*EXERCISE INSTRUCTIONS*
Restate word for word the lines of the records below, starting at the line that contains "const group = new THREE.Group();" and ending at the line that contains "upper edges, its", with both of those lines included and nothing else.

*SOURCE MATERIAL*

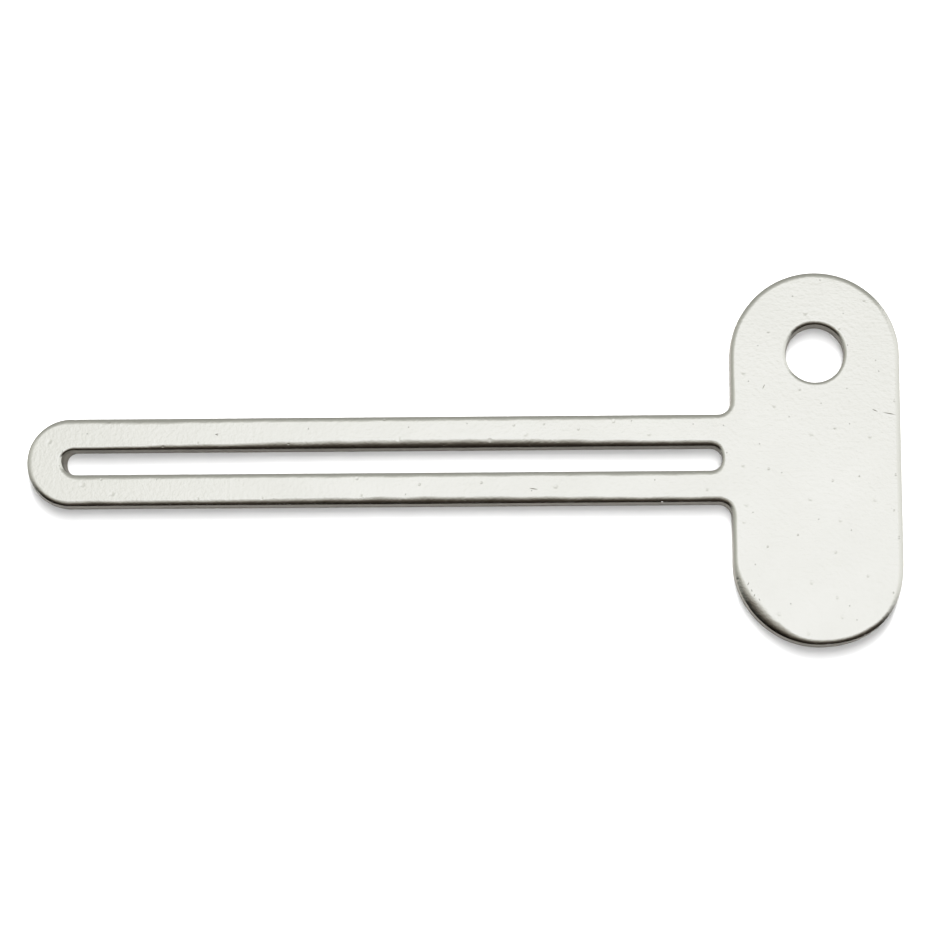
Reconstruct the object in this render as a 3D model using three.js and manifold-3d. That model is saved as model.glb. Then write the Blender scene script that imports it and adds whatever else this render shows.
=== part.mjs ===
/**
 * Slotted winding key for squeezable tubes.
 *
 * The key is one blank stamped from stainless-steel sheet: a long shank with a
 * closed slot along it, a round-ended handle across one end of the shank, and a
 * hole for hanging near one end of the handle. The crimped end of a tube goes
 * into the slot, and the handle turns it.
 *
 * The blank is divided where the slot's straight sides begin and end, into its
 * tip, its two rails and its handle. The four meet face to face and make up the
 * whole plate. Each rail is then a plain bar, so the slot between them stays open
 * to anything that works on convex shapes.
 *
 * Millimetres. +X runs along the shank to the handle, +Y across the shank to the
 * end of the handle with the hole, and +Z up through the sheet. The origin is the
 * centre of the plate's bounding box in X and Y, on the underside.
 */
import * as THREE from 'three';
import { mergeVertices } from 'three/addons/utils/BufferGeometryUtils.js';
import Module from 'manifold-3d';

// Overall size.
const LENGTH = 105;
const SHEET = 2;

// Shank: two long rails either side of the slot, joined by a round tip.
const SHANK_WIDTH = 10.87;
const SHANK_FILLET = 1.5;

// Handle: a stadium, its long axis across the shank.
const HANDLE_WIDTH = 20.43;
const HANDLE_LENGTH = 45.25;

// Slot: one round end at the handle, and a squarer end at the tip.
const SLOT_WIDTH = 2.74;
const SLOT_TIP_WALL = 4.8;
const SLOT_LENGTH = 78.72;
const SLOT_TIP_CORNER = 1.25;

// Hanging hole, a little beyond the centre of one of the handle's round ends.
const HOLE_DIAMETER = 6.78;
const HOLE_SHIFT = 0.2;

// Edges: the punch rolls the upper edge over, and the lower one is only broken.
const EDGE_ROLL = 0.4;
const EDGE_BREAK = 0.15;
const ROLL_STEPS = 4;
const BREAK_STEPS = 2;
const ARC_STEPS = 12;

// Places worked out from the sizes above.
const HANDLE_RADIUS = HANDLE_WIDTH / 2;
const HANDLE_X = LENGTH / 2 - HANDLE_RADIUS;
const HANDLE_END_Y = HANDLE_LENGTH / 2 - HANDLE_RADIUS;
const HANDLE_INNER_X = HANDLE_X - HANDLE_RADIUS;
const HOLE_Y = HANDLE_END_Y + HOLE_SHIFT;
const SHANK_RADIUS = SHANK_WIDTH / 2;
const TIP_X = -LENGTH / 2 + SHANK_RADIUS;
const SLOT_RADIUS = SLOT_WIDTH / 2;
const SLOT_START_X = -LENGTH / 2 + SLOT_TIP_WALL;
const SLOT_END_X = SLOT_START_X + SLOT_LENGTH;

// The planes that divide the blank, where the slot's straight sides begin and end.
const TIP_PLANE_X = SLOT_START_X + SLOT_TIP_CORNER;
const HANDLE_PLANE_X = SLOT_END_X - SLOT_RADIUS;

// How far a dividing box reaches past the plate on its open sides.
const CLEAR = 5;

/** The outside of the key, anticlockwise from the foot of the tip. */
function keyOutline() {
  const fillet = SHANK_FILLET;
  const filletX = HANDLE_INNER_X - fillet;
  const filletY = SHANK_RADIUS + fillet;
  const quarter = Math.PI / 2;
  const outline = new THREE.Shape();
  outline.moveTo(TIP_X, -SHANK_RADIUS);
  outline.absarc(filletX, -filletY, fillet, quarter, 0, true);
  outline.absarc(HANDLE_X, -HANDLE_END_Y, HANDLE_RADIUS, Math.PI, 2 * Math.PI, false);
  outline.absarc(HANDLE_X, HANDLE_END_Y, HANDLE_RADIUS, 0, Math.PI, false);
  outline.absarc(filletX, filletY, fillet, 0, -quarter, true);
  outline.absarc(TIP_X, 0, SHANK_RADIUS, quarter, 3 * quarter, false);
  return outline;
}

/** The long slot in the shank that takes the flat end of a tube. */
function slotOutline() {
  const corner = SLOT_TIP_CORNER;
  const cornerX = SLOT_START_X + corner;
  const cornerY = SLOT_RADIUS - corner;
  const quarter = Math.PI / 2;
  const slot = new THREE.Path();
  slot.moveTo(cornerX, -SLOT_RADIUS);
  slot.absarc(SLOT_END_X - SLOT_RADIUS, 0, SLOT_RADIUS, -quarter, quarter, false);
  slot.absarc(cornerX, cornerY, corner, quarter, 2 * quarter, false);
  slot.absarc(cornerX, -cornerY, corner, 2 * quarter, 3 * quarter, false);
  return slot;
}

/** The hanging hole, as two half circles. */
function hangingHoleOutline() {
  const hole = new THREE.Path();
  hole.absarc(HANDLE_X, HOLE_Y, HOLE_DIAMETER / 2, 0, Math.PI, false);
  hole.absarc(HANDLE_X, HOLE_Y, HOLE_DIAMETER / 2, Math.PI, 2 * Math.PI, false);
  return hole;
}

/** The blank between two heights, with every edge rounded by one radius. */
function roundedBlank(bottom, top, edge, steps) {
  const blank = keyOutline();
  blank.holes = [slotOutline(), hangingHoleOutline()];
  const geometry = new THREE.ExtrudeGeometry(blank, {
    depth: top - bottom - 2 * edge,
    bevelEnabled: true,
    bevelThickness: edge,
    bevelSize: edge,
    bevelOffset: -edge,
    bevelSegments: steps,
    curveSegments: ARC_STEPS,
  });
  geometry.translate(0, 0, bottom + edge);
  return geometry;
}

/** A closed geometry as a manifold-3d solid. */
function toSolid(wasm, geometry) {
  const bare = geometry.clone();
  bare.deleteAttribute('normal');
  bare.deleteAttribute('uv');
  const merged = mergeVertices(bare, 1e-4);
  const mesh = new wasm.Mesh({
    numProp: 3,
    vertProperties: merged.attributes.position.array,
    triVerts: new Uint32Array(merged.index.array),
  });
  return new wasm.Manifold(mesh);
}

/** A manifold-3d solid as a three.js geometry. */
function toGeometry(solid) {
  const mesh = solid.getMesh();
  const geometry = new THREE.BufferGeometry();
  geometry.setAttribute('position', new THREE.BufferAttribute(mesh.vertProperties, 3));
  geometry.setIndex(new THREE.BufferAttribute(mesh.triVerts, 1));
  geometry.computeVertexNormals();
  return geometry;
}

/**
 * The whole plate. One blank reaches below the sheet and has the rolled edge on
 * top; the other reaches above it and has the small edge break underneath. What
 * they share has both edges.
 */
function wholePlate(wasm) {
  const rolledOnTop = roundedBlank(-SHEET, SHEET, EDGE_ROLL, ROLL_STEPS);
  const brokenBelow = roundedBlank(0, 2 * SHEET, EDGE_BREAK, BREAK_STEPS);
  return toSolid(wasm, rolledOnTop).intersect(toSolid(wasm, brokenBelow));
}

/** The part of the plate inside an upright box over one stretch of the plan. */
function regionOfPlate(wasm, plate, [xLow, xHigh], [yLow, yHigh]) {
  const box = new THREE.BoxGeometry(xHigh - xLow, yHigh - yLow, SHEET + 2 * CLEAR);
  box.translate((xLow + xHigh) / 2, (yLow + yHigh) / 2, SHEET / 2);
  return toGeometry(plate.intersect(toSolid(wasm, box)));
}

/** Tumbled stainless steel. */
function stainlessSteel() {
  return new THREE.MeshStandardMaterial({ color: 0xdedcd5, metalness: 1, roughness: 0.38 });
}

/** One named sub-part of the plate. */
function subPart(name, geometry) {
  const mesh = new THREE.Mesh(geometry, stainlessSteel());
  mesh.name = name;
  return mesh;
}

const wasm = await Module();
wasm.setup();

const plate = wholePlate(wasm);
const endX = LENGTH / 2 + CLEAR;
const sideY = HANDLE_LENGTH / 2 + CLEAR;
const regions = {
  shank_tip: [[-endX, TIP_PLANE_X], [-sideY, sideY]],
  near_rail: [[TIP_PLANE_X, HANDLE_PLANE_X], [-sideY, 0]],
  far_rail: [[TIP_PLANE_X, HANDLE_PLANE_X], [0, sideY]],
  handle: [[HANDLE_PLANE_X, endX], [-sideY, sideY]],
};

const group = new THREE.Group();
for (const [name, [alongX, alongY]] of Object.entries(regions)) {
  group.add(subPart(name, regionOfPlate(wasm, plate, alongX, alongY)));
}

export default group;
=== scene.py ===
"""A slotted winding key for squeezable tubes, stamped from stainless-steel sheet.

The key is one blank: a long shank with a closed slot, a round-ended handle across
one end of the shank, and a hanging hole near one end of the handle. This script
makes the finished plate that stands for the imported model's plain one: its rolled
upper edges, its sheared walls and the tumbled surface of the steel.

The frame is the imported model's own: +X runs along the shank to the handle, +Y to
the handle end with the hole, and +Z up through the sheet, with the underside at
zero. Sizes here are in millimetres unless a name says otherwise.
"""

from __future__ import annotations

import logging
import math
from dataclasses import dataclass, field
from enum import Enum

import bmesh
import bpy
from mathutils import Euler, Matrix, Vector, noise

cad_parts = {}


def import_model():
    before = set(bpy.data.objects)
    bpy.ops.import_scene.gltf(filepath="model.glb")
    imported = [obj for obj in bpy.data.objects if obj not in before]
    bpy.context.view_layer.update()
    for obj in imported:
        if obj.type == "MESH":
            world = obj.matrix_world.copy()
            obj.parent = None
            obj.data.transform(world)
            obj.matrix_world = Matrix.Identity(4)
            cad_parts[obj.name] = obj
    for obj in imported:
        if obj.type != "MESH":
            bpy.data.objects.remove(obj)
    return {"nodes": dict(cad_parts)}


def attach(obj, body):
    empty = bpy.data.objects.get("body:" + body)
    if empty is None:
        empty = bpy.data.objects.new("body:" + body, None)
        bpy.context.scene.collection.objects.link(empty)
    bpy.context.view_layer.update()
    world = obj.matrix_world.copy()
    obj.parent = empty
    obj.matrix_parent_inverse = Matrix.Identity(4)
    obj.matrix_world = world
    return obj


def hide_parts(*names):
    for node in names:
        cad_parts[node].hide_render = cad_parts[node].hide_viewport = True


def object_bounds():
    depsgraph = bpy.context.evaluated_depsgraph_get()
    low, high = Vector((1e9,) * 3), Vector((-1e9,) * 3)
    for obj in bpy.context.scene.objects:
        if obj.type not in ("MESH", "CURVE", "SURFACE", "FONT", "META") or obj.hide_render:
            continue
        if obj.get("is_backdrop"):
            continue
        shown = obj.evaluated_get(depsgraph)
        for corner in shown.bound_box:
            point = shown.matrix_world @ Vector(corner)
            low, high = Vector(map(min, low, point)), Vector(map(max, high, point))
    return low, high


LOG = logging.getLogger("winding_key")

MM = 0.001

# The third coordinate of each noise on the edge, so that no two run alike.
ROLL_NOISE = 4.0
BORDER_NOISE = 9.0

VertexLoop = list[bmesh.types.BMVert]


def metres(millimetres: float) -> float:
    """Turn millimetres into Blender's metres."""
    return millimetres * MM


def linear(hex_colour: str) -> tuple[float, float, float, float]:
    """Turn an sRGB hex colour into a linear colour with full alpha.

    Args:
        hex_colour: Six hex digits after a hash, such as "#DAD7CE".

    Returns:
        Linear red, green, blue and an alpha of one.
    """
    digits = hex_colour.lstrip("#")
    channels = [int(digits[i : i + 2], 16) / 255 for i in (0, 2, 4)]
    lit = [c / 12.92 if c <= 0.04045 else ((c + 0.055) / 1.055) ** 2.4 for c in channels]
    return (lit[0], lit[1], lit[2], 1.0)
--
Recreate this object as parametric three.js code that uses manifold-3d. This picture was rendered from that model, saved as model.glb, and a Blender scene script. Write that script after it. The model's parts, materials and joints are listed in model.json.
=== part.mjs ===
==
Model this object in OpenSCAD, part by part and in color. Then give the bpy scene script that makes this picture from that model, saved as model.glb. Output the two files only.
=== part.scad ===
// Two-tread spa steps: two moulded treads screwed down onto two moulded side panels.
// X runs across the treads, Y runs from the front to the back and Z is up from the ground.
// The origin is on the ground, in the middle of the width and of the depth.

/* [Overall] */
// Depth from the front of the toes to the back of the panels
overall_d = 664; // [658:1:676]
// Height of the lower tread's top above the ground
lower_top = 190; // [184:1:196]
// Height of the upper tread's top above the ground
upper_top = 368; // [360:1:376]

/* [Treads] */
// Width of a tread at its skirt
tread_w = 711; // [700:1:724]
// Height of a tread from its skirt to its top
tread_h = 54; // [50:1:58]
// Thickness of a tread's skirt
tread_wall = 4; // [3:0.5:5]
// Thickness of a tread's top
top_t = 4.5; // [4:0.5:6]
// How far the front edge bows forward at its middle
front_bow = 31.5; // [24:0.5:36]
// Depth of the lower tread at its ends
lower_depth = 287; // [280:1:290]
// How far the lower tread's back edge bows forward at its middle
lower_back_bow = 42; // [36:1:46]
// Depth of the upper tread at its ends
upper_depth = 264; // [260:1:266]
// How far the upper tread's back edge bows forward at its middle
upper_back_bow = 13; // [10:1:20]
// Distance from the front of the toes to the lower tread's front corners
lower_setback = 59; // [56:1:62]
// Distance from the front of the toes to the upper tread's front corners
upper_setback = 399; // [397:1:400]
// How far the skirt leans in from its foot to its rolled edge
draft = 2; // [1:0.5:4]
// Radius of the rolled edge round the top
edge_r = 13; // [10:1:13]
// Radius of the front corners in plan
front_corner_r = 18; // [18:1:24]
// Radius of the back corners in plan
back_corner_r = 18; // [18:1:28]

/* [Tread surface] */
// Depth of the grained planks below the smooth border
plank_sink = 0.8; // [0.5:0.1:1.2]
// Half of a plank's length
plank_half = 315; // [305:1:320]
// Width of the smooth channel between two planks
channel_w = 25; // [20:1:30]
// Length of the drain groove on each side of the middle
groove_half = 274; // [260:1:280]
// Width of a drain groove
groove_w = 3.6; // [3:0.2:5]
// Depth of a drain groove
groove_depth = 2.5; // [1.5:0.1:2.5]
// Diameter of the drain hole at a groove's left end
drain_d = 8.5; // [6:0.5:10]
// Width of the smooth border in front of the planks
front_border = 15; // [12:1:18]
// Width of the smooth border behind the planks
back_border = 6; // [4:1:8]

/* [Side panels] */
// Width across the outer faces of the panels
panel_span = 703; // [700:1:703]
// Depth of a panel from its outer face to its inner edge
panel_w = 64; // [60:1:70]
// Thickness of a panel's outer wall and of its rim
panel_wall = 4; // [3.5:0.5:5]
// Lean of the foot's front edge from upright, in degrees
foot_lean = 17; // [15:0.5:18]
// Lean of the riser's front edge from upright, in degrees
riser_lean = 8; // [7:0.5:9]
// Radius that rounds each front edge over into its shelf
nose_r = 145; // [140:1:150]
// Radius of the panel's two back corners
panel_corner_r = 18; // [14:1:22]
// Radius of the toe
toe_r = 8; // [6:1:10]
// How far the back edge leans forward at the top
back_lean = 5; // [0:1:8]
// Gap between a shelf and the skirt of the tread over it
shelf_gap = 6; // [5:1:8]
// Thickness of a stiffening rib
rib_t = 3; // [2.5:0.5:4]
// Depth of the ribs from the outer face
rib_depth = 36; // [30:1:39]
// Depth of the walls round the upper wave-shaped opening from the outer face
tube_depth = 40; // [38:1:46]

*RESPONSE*
const group = new THREE.Group();
for (const [name, [alongX, alongY]] of Object.entries(regions)) {
  group.add(subPart(name, regionOfPlate(wasm, plate, alongX, alongY)));
}

export default group;
=== scene.py ===
"""A slotted winding key for squeezable tubes, stamped from stainless-steel sheet.

The key is one blank: a long shank with a closed slot, a round-ended handle across
one end of the shank, and a hanging hole near one end of the handle. This script
makes the finished plate that stands for the imported model's plain one: its rolled
upper edges, its sheared walls and the tumbled surface of the steel.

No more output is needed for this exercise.